If however, I decide to sell it through my vegetative division, I could patent it, which offers protection by the 1930 Plant Patent Act. That'd be great. I have a patent, and no one can propagate it vegetatively. I have the parents, and I'm definitely keeping their identity a secret, and no one is allowed to propagate it vegetatively. This should be fairly failsafe. But a patent has a limited life span, 20 years, to be exact. After the patent is expired, anyone can propagate and sell as many of my beloved plants as they want. Of course, I'd have to make sure that none of the people working with me disclose the parents, because the Plant Patent does not prevent anyone else to make the same plant by creating their own hybrid from the same parental plants.
This ends the 5-part series written to help me do my last written qualifying exams which starts 7 1/2 hours from the time I write this. Now I'm off to get some zzzzzzzzzzz's. In the morning I will print the series out, read them over it one more time, and then head straight for my exam.

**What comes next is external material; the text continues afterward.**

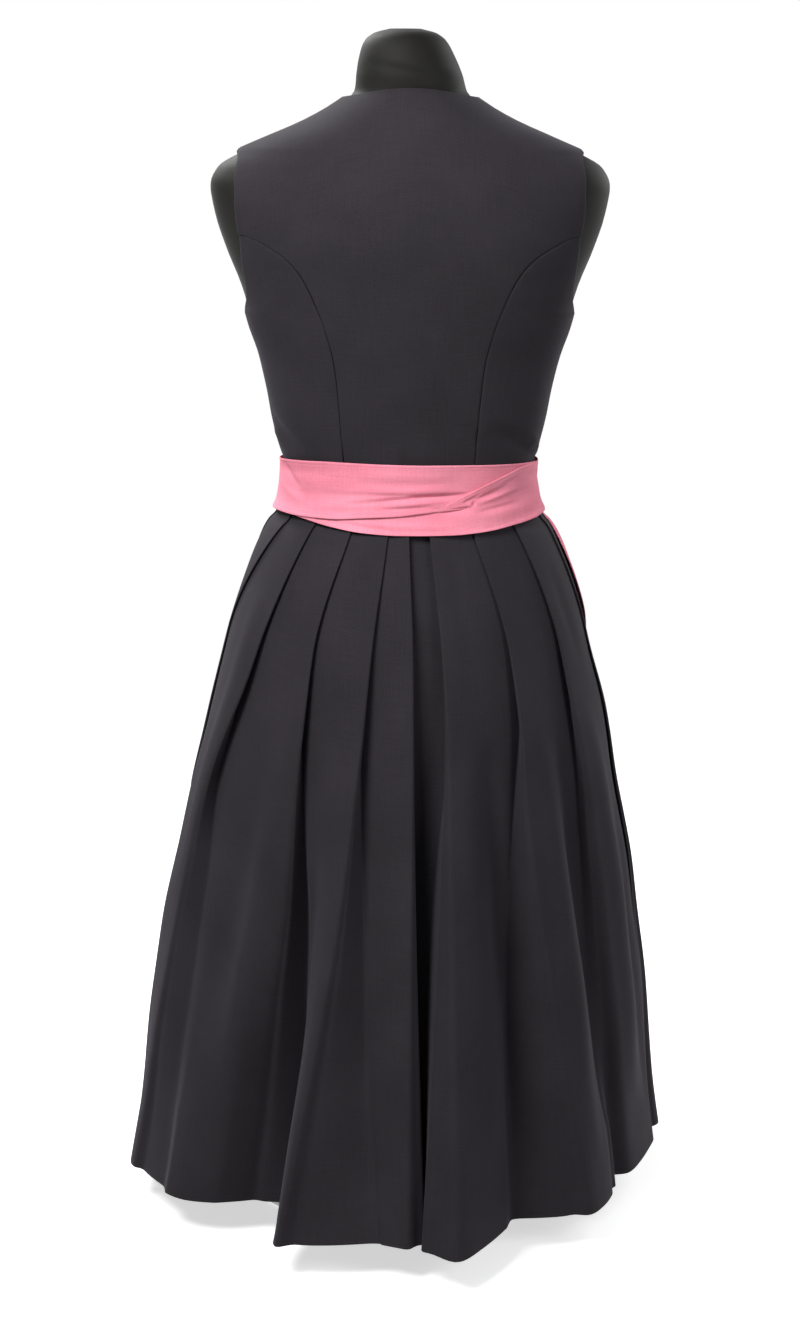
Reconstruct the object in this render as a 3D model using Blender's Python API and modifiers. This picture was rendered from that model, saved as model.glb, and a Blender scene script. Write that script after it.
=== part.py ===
"""A sleeveless dirndl with a wrapped apron sash, on a limbless dress form.

Metres, +Z up. The wearer would face -Y, so the back of the dress is at +Y. Angles are in degrees
round the dress, from centre back (0) towards the wearer's left (+X, 90) to centre front (180).
Every cloth piece is an open surface, given by the places of its grid corners, with a Solidify wall.
"""
from collections import namedtuple

import bmesh
import bpy
import numpy as np
from mathutils import Vector

# Driving sizes
CLOTH = 0.001            # wall of every cloth piece
SEAM_GAP = 0.0003        # between neighbouring pieces
LAYER_PITCH = 0.0015     # from one layer of folded cloth to the next
WAIST_SEAM = 0.730       # height of the seam between bodice and skirt
TORSO_BOTTOM = 0.470
POLE_RADIUS = 0.0125
FLANGE_RADIUS = 0.040
BASE_RADIUS = 0.170
BASE_THICKNESS = 0.008
BASE_CHAMFER = 0.003
BUTTON_RADIUS = 0.0065
BUTTON_THICKNESS = 0.003
BUTTON_COUNT = 6
FIRST_BUTTON, LAST_BUTTON = 0.790, 0.968
BUTTON_FROM_EDGE = 0.011
BUTTON_LINE_RADIUS = 0.110
BUTTON_SEAT = 0.0009     # clear of the flat facets of the curved front

CHARCOAL = (0.045, 0.043, 0.047, 1.0)
PINK = (0.86, 0.30, 0.40, 1.0)
JERSEY = (0.008, 0.008, 0.009, 1.0)
STEEL = (0.55, 0.55, 0.56, 1.0)
HORN = (0.10, 0.095, 0.10, 1.0)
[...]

* This is actually not a good plant genus to use as an example, because Alstroemeria's are naturally cross-pollinators (meaning the mommy and the daddy plants are different individuals). This means that any plants you would get out of the seed would not have all the same desirable traits as the hybrid parent did, all the little baby plants would look different. Sort of a natural way to prevent people from reproducing your Perpetalstro. But I'm using it as an example, because I love Alstroemeria. It's our wedding flower (yoohoo honey!!), and right this moment I have a vase of senescing specimens right in front of me.